US investigations concluded that the Bush administration's "enhanced interrogation techniques" were unlawful.
While Washington accuses Russian forces of brutal crimes in Syria and Ukraine, it does not accept the jurisdiction of the court over its own personnel.
Like Russia, the United States signed the Rome Statute of July 17, 1998, but neither country ever ratified it and now both have definitively rejected its authority.
Russia's decision was seen by many as the latest step in a trend that may threaten the future of world justice, after a string of African countries pulled out from the court.
"Obviously we recognize these are decisions that ultimately are sovereign national decisions to make," US State Department spokesman John Kirby said.
"But that doesn't -- even though we're not a signatory -- diminish our belief that the court does provide a valuable framework."
The United States withdrew from the Rome Statute in May 2002, in a letter to UN Secretary-General Kofi Annan from US under secretary of state John Bolton.
At the time, president George W. Bush had just launched a global war on terror and invaded Afghanistan in response to the September 11 attacks.
On Tuesday, ICC prosecutor Fatou Bensouda said she is considering launching a full investigation into reports that US CIA operatives tortured captive suspects.
That they did is in little doubt. US investigations concluded that the Bush administration's "enhanced interrogation techniques" were unlawful.
Bush's successor, President Barack Obama banned the harsh techniques and in August 2014 admitted candidly: "We tortured some folks."
So an ICC war crimes investigation would have a lot of evidence to work with, but no one expects the world's only superpower to surrender its troops and spies.
"We have a robust national system of investigation and accountability that is as good as any country in the world," a State Department spokeswoman said Tuesday.
Washington will, however, support "ICC prosecution of those cases that advance US interests," Kirby said.
Russia stands accused of greater, and more recent, crimes: The deliberate targeting of civilian hospitals and clinics in its air war against Syrian rebels.
Just hours before Moscow announced it was pulling out of the court, the State Department said its recent air strikes were a "violation of international law."
But if this were proven, where would international prosecutors bring a case if not the ICC?

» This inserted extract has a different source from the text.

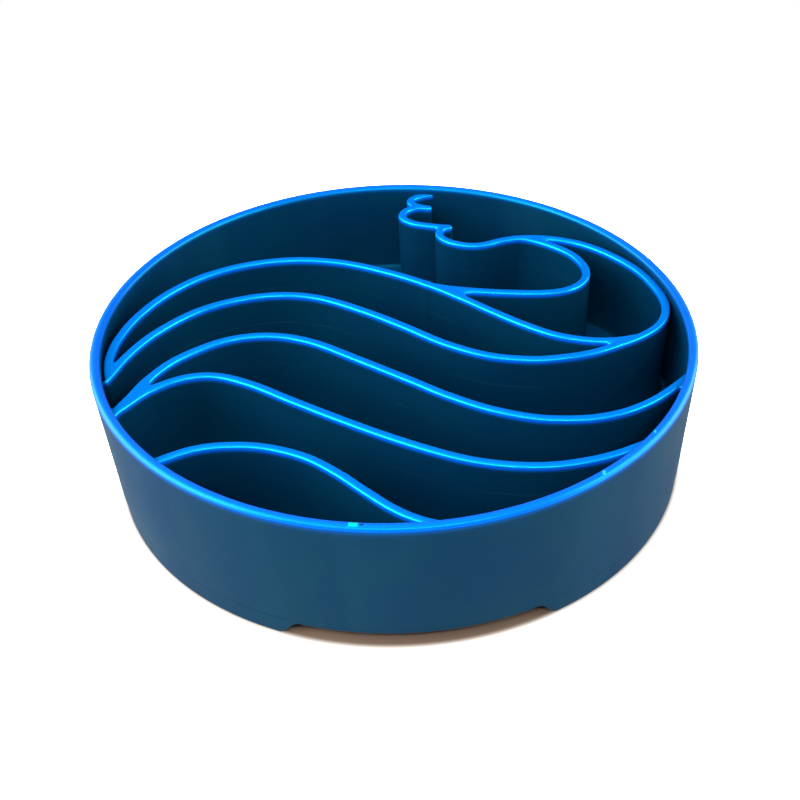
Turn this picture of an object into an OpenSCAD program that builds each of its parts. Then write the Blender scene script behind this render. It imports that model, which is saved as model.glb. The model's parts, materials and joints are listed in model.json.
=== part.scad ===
// A round slow feeder bowl for a pet, in millimetres, standing on the table with its axis on Z.
// A leaning side wall with a rounded rim stands on a foot band that three arches open. A floor
// closes the wall above the hollow foot, and thin dividers shaped like breaking waves stand on it.
// The photograph looks along +Y, with +X to its right.

/* [Bowl] */
// Outside diameter across the rim
rim_d = 203; // [160:1:260]
// Height from the table to the top of the rim
bowl_h = 51; // [44:1:70]
// Thickness of the wall at its rounded rim
rim_w = 3.5; // [2.6:0.1:5]
// Lean of the wall's outer face, in degrees
outer_draft = 1.7; // [0.8:0.1:2.2]
// Lean of the wall's inner face, in degrees
inner_draft = 1; // [0.5:0.1:1.4]

/* [Floor and foot] */
// Height of the hollow between the table and the floor
hollow_h = 12; // [9:0.5:16]
// Thickness of the floor
floor_t = 3; // [2:0.1:4]
// Height of the foot band, up to the fine line round the wall
band_h = 7.8; // [6.6:0.1:8.8]
// How far the foot band stands in from the wall above it
band_step = 0.2; // [0.1:0.05:0.4]
// Number of arches in the foot band
arch_count = 3; // [2:1:5]
// Height of an arch
arch_h = 6; // [3:0.1:6.4]
// Width of an arch's level top, in degrees round the bowl
arch_angle = 43; // [20:1:50]
// Width of each curved end of an arch, in degrees round the bowl
arch_ease = 4.3; // [2:0.1:8]
// Direction of the front arch, in degrees from +X
arch_turn = -82; // [-100:1:-70]

/* [Wave dividers] */
// Thickness of a divider
wave_w = 2.8; // [2:0.1:3.4]
// Depth of the dividers' tops below the rim
wave_drop = 3; // [2:0.5:8]
// Height of the narrower crown along a divider's top
crown_h = 0.6; // [0.3:0.1:1]
// Inset of the crown on each side
crown_inset = 0.5; // [0.2:0.1:0.8]
// Straight steps between two points of a divider
wave_steps = 4; // [3:1:6]

/* [Hidden] */
$fn = 180;
overrun = rim_w;
bead_steps = 12;
ease_steps = 8;
tip_steps = 8;

rim_r = rim_d / 2;
bead_r = rim_w / 2;
bead_z = bowl_h - bead_r;
wall_top = bowl_h - rim_w;
well_r = rim_r - rim_w;
floor_top = hollow_h + floor_t;
arch_half = arch_angle / 2 + arch_ease;
wave_h = bowl_h - wave_drop - floor_top;
crown_w = wave_w - 2 * crown_inset;

function outer_r(z) = rim_r - (bead_z - z) * tan(outer_draft);
function inner_r(z) = well_r - (bead_z - z) * tan(inner_draft);

// Places along the dividers, as shares of the well's radius at the rim. One long line runs from
// the foam's lower nib over the breaker's back and returns to the left as the second swell.
long_shares = [
    [0.142, 0.750], [0.102, 0.726], [0.096, 0.680], [0.134, 0.634], [0.194, 0.610], [0.240, 0.608],
    [0.282, 0.620], [0.334, 0.650], [0.394, 0.672], [0.460, 0.682], [0.552, 0.676], [0.658, 0.642],
    [0.762, 0.570], [0.858, 0.466], [0.918, 0.350], [0.946, 0.244], [0.938, 0.152], [0.902, 0.078],
    [0.840, 0.016], [0.758, -0.040], [0.666, -0.092], [0.564, -0.124], [0.462, -0.140],
    [0.318, -0.126], [0.168, -0.064], [0.016, 0.034], [-0.128, 0.120], [-0.292, 0.196],
    [-0.434, 0.214], [-0.578, 0.180], [-0.724, 0.090], [-0.842, -0.062], [-0.906, -0.216],
    [-0.928, -0.342]];
// The long line is cut where the curl leaves it and where the upper swell reaches it.
neck_end = 9;
back_end = 19;
upper_shares = [
    [-0.926, -0.326], [-0.938, -0.280], [-0.954, -0.204], [-0.954, -0.096], [-0.926, 0.040],
    [-0.860, 0.188], [-0.756, 0.318], [-0.606, 0.414], [-0.430, 0.460], [-0.244, 0.448],
    [-0.060, 0.384], [0.094, 0.306], [0.212, 0.228], [0.316, 0.152], [0.436, 0.070], [0.544, 0.012],
    [0.652, -0.014], [0.750, -0.012], [0.832, 0.012]];
curl_shares = [
    [0.094, 0.306], [0.168, 0.290], [0.302, 0.278], [0.460, 0.278], [0.560, 0.294], [0.626, 0.334],
    [0.662, 0.398], [0.660, 0.476], [0.616, 0.560], [0.546, 0.624], [0.464, 0.676]];
middle_shares = [
    [0.120, 0.744], [0.076, 0.748], [-0.008, 0.766], [-0.060, 0.810], [-0.050, 0.868],
    [0.000, 0.898], [0.052, 0.896]];
top_shares = [
    [0.016, 0.900], [-0.024, 0.920], [-0.036, 0.948], [-0.016, 0.978], [0.020, 0.994],
    [0.066, 1.006]];
third_shares = [
    [-0.870, -0.536], [-0.830, -0.424], [-0.796, -0.320], [-0.726, -0.200], [-0.594, -0.088],
    [-0.448, -0.048], [-0.294, -0.078], [-0.112, -0.178], [0.072, -0.286], [0.192, -0.358],
    [0.330, -0.422], [0.466, -0.458], [0.572, -0.462], [0.676, -0.448], [0.780, -0.406],
    [0.886, -0.326], [1.016, -0.180]];
fourth_shares = [
    [-0.854, -0.494], [-0.832, -0.460], [-0.778, -0.380], [-0.686, -0.310], [-0.582, -0.290],
    [-0.456, -0.330], [-0.306, -0.412], [-0.152, -0.494], [-0.004, -0.568], [0.138, -0.630],
    [0.270, -0.676], [0.398, -0.696], [0.526, -0.692], [0.644, -0.662], [0.738, -0.622],
    [0.842, -0.560]];
front_shares = [
    [-0.724, -0.770], [-0.576, -0.672], [-0.448, -0.644], [-0.336, -0.652], [-0.218, -0.692],
    [-0.116, -0.760], [-0.028, -0.834], [0.068, -0.910], [0.164, -0.958], [0.296, -0.986]];

// A smooth line through the places p, which bends by a cubic between each two of them.
function place(p, i) =
    i < 0 ? 2 * p[0] - p[1] :
    i < len(p) ? p[i] :
    2 * p[len(p) - 1] - p[len(p) - 2];
function bend(a, b, c, d, t) =
    (2 * b + (c - a) * t + (2 * a - 5 * b + 4 * c - d) * t * t + (3 * b - a - 3 * c + d) * t * t * t) / 2;
function smooth(p) = concat(
    [for (i = [0 : len(p) - 2], k = [0 : wave_steps - 1])
        bend(place(p, i - 1), p[i], p[i + 1], place(p, i + 2), k / wave_steps)],
    [p[len(p) - 1]]);

long_line = smooth(long_shares * well_r);
upper_line = smooth(upper_shares * well_r);
curl_line = smooth(curl_shares * well_r);
middle_line = smooth(middle_shares * well_r);
top_line = smooth(top_shares * well_r);
third_line = smooth(third_shares * well_r);
fourth_line = smooth(fourth_shares * well_r);
front_line = smooth(front_shares * well_r);

// The outline of a line of width w between two of its points. An end is cut square, rounded, or
// drawn to a point where it lies inside another divider.
function heading(c, i) = c[min(i + 1, len(c) - 1)] - c[max(i - 1, 0)];
function side(c, i, w) =
    let (h = heading(c, i))
    c[i] + [-h.y, h.x] / norm(h) * w / 2;
function tip(c, i, w, start) =
    let (h = heading(c, i), a = atan2(h.y, h.x) + start)
    [for (k = [1 : tip_steps - 1])
        c[i] + [cos(a - 180 * k / tip_steps), sin(a - 180 * k / tip_steps)] * w / 2];
function outline(c, w, first, last, first_end, last_end) =
    let (a = first_end == "point" ? first + 1 : first, b = last_end == "point" ? last - 1 : last)
    concat(
        [for (i = [a : b]) side(c, i, w)],
        last_end == "point" ? [c[last]] : last_end == "round" ? tip(c, last, w, 90) : [],
        [for (i = [b : -1 : a]) side(c, i, -w)],
        first_end == "point" ? [c[first]] : first_end == "round" ? tip(c, first, w, -90) : []);

// One layer of a divider: its band, less the bands of the dividers that it runs into.
module layer(h, w, c, first, last, first_end, last_end, meets) {
    linear_extrude(h)
    difference() {
        polygon(outline(c, w, first, last, first_end, last_end));
        for (m = meets)
            polygon(outline(m, w, 0, len(m) - 1, "round", "round"));
    }
}

// A divider that stands on the floor, ends on the wall and has a narrower crown.
module divider(c, first = 0, last = -1, first_end = "square", last_end = "square", meets = []) {
    end = last < 0 ? len(c) - 1 : last;
    intersection() {
        union() {
            translate([0, 0, floor_top])
                layer(wave_h - crown_h, wave_w, c, first, end, first_end, last_end, meets);
            translate([0, 0, floor_top + wave_h - crown_h])
                layer(crown_h, crown_w, c, first, end, first_end, last_end, meets);
        }
        translate([0, 0, floor_top])
            cylinder(h = wave_h, r1 = inner_r(floor_top), r2 = inner_r(floor_top + wave_h));
    }
}

// The rounded edge springs from the wall's faces at bead_z and peaks at the full height.
module rim_bead() {
    color("dodgerblue")
    rotate_extrude()
    polygon(concat(
        [[inner_r(wall_top), wall_top], [outer_r(wall_top), wall_top]],
        [for (k = [0 : bead_steps])
            [rim_r - bead_r + bead_r * cos(180 * k / bead_steps),
                bead_z + bead_r * sin(180 * k / bead_steps)]]));
}

module side_wall() {
    color("dodgerblue")
    rotate_extrude()
    polygon([[inner_r(band_h), band_h], [outer_r(band_h), band_h],
        [outer_r(wall_top), wall_top], [inner_r(wall_top), wall_top]]);
}

module floor_plate() {
    color("royalblue")
    translate([0, 0, hollow_h])
        cylinder(h = floor_t, r1 = inner_r(hollow_h), r2 = inner_r(floor_top));
}

// An opening with a level top and curved ends, cut through the foot band from inside to outside.
module arch() {
    curved_end = [for (k = [0 : ease_steps])
        [outer_r(0) * sin(arch_angle / 2 + arch_ease * k / ease_steps),
            arch_h * (1 + cos(180 * k / ease_steps)) / 2]];
    foot_half = outer_r(0) * sin(arch_half);
    inside = inner_r(0) * cos(arch_half) - overrun;
    translate([inside, 0, 0])
    rotate([90, 0, 90])
    linear_extrude(outer_r(0) + overrun - inside)
    polygon(concat(
        [for (k = [ease_steps : -1 : 0]) [-curved_end[k].x, curved_end[k].y]],
        curved_end,
        [[foot_half, -overrun], [-foot_half, -overrun]]));
}

module foot_band() {
    color("dodgerblue")
    difference() {
        rotate_extrude()
        polygon([[inner_r(0), 0], [outer_r(0) - band_step, 0],
            [outer_r(band_h) - band_step, band_h], [inner_r(band_h), band_h]]);
        for (k = [0 : arch_count - 1])
            rotate([0, 0, arch_turn + 360 * k / arch_count])
                arch();
    }
}

// The neck under the foam runs from the lower nib to where the curl leaves the breaker's back.
module crest_neck() {
    color("deepskyblue")
    divider(long_line, last = neck_end * wave_steps, first_end = "round");
}

module breaker_back() {
    color("deepskyblue")
    divider(long_line, first = neck_end * wave_steps, last = back_end * wave_steps);
}

module second_swell() {
    color("deepskyblue")
    divider(long_line, first = back_end * wave_steps, last_end = "round");
}

module upper_swell() {
    color("deepskyblue")
    divider(upper_line, first_end = "point", last_end = "point", meets = [long_line]);
}

module breaker_curl() {
    color("deepskyblue")
    divider(curl_line, first_end = "point", last_end = "point", meets = [long_line, upper_line]);
}

module middle_scallop() {
    color("deepskyblue")
    divider(middle_line, first_end = "point", last_end = "round", meets = [long_line]);
}

module top_scallop() {
    color("deepskyblue")
    divider(top_line, first_end = "point", meets = [middle_line]);
}

module third_swell() {
    color("deepskyblue")
    divider(third_line);
}

module fourth_swell() {
    color("deepskyblue")
    divider(fourth_line, first_end = "point", meets = [third_line]);
}

module front_swell() {
    color("deepskyblue")
    divider(front_line);
}

rim_bead();
side_wall();
floor_plate();
foot_band();
crest_neck();
breaker_back();
second_swell();
upper_swell();
breaker_curl();
middle_scallop();
top_scallop();
third_swell();
fourth_swell();
front_swell();
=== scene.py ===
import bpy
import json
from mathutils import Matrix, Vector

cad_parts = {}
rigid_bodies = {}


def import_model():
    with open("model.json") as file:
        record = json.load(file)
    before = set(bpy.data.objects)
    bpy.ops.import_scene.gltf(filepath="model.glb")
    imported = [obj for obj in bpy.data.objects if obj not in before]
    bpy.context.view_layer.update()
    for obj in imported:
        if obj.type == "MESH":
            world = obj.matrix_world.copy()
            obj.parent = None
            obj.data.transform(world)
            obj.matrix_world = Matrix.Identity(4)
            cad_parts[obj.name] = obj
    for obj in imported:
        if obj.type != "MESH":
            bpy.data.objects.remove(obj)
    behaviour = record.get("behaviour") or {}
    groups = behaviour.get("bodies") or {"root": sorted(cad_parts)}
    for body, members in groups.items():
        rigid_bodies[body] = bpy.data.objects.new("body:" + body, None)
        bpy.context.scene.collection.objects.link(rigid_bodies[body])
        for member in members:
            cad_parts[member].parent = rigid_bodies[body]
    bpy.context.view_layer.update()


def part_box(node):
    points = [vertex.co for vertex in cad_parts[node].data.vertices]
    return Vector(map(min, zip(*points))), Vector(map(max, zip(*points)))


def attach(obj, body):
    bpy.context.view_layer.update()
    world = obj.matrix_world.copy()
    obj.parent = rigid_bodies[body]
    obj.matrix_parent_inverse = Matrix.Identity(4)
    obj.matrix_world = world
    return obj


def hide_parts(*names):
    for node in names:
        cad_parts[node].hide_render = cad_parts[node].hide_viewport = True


bl_info = {
    "name": "Slow feeder bowl",
    "version": (1, 0, 0),
    "blender": (4, 5, 0),
    "location": "3D View > Sidebar > Bowl",
    "description": "Dresses the packed solids of a round slow feeder bowl with wave dividers",
    "category": "Add Mesh",
}

import json
import math

import bpy
import numpy as np
from bpy.props import FloatProperty, FloatVectorProperty, IntProperty, PointerProperty
from mathutils import Matrix, Vector

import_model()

RIM_LOW, RIM_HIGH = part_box("rim_bead")
FLOOR_LOW, FLOOR_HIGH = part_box("floor_plate")
FOOT_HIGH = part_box("foot_band")[1]
SWELL_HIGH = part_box("third_swell")[1]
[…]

"Russia's announcement that it would not join the International Criminal Court is far from big news for the court," said Elizabeth Evenson of Human Rights Watch.
"Although it signed the ICC treaty, Russia never ratified it and thus was never a member," she explained.
"The announcement says much more about Russia's retreat from international justice and institutions and is part of the larger harm being inflicted on its own people."
But has Washington, accused of crimes of its own and no longer a signatory to the ICC treaty, lost some of its credibility when accusing rivals like Russia?
"That's a completely fair point," said Philippe Bolopion, Human Rights Watch's deputy director for global advocacy.
"Of course, not to have to signed the treaty doesn't mean that the US is doing the same kind of things that the Russians are doing in Syria.
"I wouldn't draw any equivalence there," he cautioned.
But he added: "The US has never been a friend of the International Criminal Court. During the Bush years they were going around the world trying to undermine it."
Obama's administration has at least not sought to weaken the court further.
But he decided not to prosecute the Bush-era officials who ordered detainee abuse, and the administration argues that the ICC probe is "unwarranted."
And now, America has chosen a new president.
From January 20, populist maverick Donald Trump -- who declared on the campaign trail that "torture works" -- will have all the war on terror powers of his predecessors.